## PROBLEM
Reproduce the listing that follows with no differences at all.

## RAW DATA
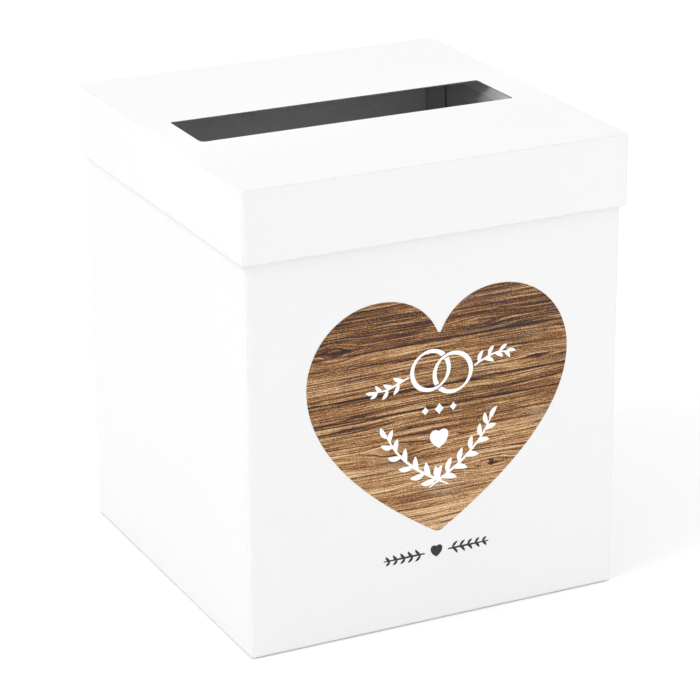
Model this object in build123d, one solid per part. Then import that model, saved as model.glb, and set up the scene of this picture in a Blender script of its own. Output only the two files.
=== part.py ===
"""Wedding card box: a paper-wrapped rigid board box with a lift-off slotted lid.

Frame: millimetres, +Z up, origin at the centre of the underside, front face towards -Y.
The base is five board panels with corner strips, wrapped in white paper that is turned in
over the rim and under the bottom edge. The lid is four board skirt panels under a thin card top,
with corner stay tapes, wrapped in one sheet that is turned in under the skirt. The card slot is
cut through the paper and the card together, so its edge is thin and sharp.
"""
from build123d import *
import math
import os

import numpy as np

os.makedirs("parts", exist_ok=True)

# ---------------------------------------------------------------- driving dimensions (mm)
BASE_W = 254.0        # outside of the wrapped base, square in plan
LID_W = 260.6         # outside of the wrapped lid, square in plan
TOTAL_H = 301.2       # underside to the top of the lid
LID_H = 46.6          # depth of the lid's skirt, outside
BOARD = 2.0           # board calibre of the walls
TOP_CARD = 0.5        # card of the lid's top panel
WRAP = 0.25           # wrapping paper
GLUE = 0.05           # glue line between paper and board

BASE_R = 2.4          # plan corner radius, wrapped base
LID_R = 3.0           # plan corner radius, wrapped lid
LID_TOP_R = 1.6       # rolled edge round the top of the lid

SLOT_L, SLOT_W = 216.5, 48.5     # card slot
SLOT_X, SLOT_Y = -3.0, -4.65     # its centre: a little left of and in front of the lid's centre
SLOT_RADII = {(1, -1): 1.7, (1, 1): 1.6, (-1, 1): 1.7, (-1, -1): 3.4}   # corners, by side in x and y
LINER_BACK = 7.0      # the lid's inner liner stops this far back from the slot's edge

RIM_TURN_IN = 18.0    # wrap turned down inside the rim of the base
FOOT_TURN_IN = 15.0   # wrap turned under the bottom edge of the base
SKIRT_TURN_IN = 18.0  # wrap turned up inside the skirt of the lid
STRIP_W, STRIP_T = 27.0, 1.2     # greyboard corner strips inside the base
STAY_LEG, STAY_T = 22.0, 0.25    # paper stay tapes inside the lid corners

LINER_T = 0.2
FLOOR_LINER_T = 0.25
SHEET_T = 0.25        # paper sheet under the base

PRINT_GAP = 0.01
HEART_T, WHITE_T, BLACK_T = 0.12, 0.06, 0.08

# ---------------------------------------------------------------- derived heights
z_foot_wrap = SHEET_T + GLUE                       # underside of the turned-under wrap
z_board0 = z_foot_wrap + WRAP + GLUE               # underside of the base boards
z_floor = z_board0 + BOARD                         # top of the bottom board
z_lid_board1 = TOTAL_H - WRAP - GLUE               # top of the lid's top board
z_lid_board0 = z_lid_board1 - TOP_CARD
z_liner1 = z_lid_board0 - GLUE
z_liner0 = z_liner1 - LINER_T
z_rim = z_liner0 - GLUE                            # top of the base's wrapped rim
z_base_board1 = z_rim - WRAP - GLUE
z_skirt = TOTAL_H - LID_H                          # bottom of the lid's skirt

base_board_w = BASE_W - 2 * (WRAP + GLUE)
base_inner_w = base_board_w - 2 * BOARD
lid_board_w = LID_W - 2 * (WRAP + GLUE)
lid_inner_w = lid_board_w - 2 * BOARD
base_board_r = BASE_R - WRAP - GLUE
lid_board_r = LID_R - WRAP - GLUE


def slab(w, l, z0, z1, x=0.0, y=0.0):
    return Pos(x, y, (z0 + z1) / 2) * Box(w, l, z1 - z0)


def rounded(w, r, z0, z1, l=None, x=0.0, y=0.0):
    face = RectangleRounded(w, l or w, r)
    return Pos(x, y, z0) * extrude(face, amount=z1 - z0)


def slot_prism(grow, z0, z1):
    """The card slot's outline, grown all round by `grow`, from z0 to z1."""
    w, l = SLOT_L / 2 + grow, SLOT_W / 2 + grow
    face = Rectangle(2 * w, 2 * l)
    for (ix, iy), r in SLOT_RADII.items():
        corner = min(face.vertices(), key=lambda v: (v.X - ix * w) ** 2 + (v.Y - iy * l) ** 2)
        face = fillet(corner, r + grow)
    return Pos(SLOT_X, SLOT_Y, z0) * extrude(face, amount=z1 - z0)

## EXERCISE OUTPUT
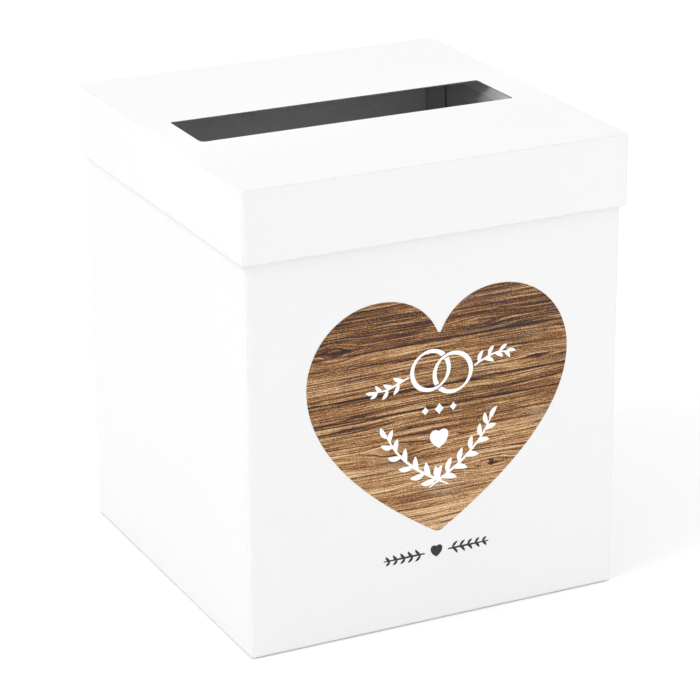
Model this object in build123d, one solid per part. Then import that model, saved as model.glb, and set up the scene of this picture in a Blender script of its own. Output only the two files.
=== part.py ===
"""Wedding card box: a paper-wrapped rigid board box with a lift-off slotted lid.

Frame: millimetres, +Z up, origin at the centre of the underside, front face towards -Y.
The base is five board panels with corner strips, wrapped in white paper that is turned in
over the rim and under the bottom edge. The lid is four board skirt panels under a thin card top,
with corner stay tapes, wrapped in one sheet that is turned in under the skirt. The card slot is
cut through the paper and the card together, so its edge is thin and sharp.
"""
from build123d import *
import math
import os

import numpy as np

os.makedirs("parts", exist_ok=True)

# ---------------------------------------------------------------- driving dimensions (mm)
BASE_W = 254.0        # outside of the wrapped base, square in plan
LID_W = 260.6         # outside of the wrapped lid, square in plan
TOTAL_H = 301.2       # underside to the top of the lid
LID_H = 46.6          # depth of the lid's skirt, outside
BOARD = 2.0           # board calibre of the walls
TOP_CARD = 0.5        # card of the lid's top panel
WRAP = 0.25           # wrapping paper
GLUE = 0.05           # glue line between paper and board

BASE_R = 2.4          # plan corner radius, wrapped base
LID_R = 3.0           # plan corner radius, wrapped lid
LID_TOP_R = 1.6       # rolled edge round the top of the lid

SLOT_L, SLOT_W = 216.5, 48.5     # card slot
SLOT_X, SLOT_Y = -3.0, -4.65     # its centre: a little left of and in front of the lid's centre
SLOT_RADII = {(1, -1): 1.7, (1, 1): 1.6, (-1, 1): 1.7, (-1, -1): 3.4}   # corners, by side in x and y
LINER_BACK = 7.0      # the lid's inner liner stops this far back from the slot's edge

RIM_TURN_IN = 18.0    # wrap turned down inside the rim of the base
FOOT_TURN_IN = 15.0   # wrap turned under the bottom edge of the base
SKIRT_TURN_IN = 18.0  # wrap turned up inside the skirt of the lid
STRIP_W, STRIP_T = 27.0, 1.2     # greyboard corner strips inside the base
STAY_LEG, STAY_T = 22.0, 0.25    # paper stay tapes inside the lid corners

LINER_T = 0.2
FLOOR_LINER_T = 0.25
SHEET_T = 0.25        # paper sheet under the base

PRINT_GAP = 0.01
HEART_T, WHITE_T, BLACK_T = 0.12, 0.06, 0.08

# ---------------------------------------------------------------- derived heights
z_foot_wrap = SHEET_T + GLUE                       # underside of the turned-under wrap
z_board0 = z_foot_wrap + WRAP + GLUE               # underside of the base boards
z_floor = z_board0 + BOARD                         # top of the bottom board
z_lid_board1 = TOTAL_H - WRAP - GLUE               # top of the lid's top board
z_lid_board0 = z_lid_board1 - TOP_CARD
z_liner1 = z_lid_board0 - GLUE
z_liner0 = z_liner1 - LINER_T
z_rim = z_liner0 - GLUE                            # top of the base's wrapped rim
z_base_board1 = z_rim - WRAP - GLUE
z_skirt = TOTAL_H - LID_H                          # bottom of the lid's skirt

base_board_w = BASE_W - 2 * (WRAP + GLUE)
base_inner_w = base_board_w - 2 * BOARD
lid_board_w = LID_W - 2 * (WRAP + GLUE)
lid_inner_w = lid_board_w - 2 * BOARD
base_board_r = BASE_R - WRAP - GLUE
lid_board_r = LID_R - WRAP - GLUE


def slab(w, l, z0, z1, x=0.0, y=0.0):
    return Pos(x, y, (z0 + z1) / 2) * Box(w, l, z1 - z0)


def rounded(w, r, z0, z1, l=None, x=0.0, y=0.0):
    face = RectangleRounded(w, l or w, r)
    return Pos(x, y, z0) * extrude(face, amount=z1 - z0)


def slot_prism(grow, z0, z1):
    """The card slot's outline, grown all round by `grow`, from z0 to z1."""
    w, l = SLOT_L / 2 + grow, SLOT_W / 2 + grow
    face = Rectangle(2 * w, 2 * l)
    for (ix, iy), r in SLOT_RADII.items():
        corner = min(face.vertices(), key=lambda v: (v.X - ix * w) ** 2 + (v.Y - iy * l) ** 2)
        face = fillet(corner, r + grow)
    return Pos(SLOT_X, SLOT_Y, z0) * extrude(face, amount=z1 - z0)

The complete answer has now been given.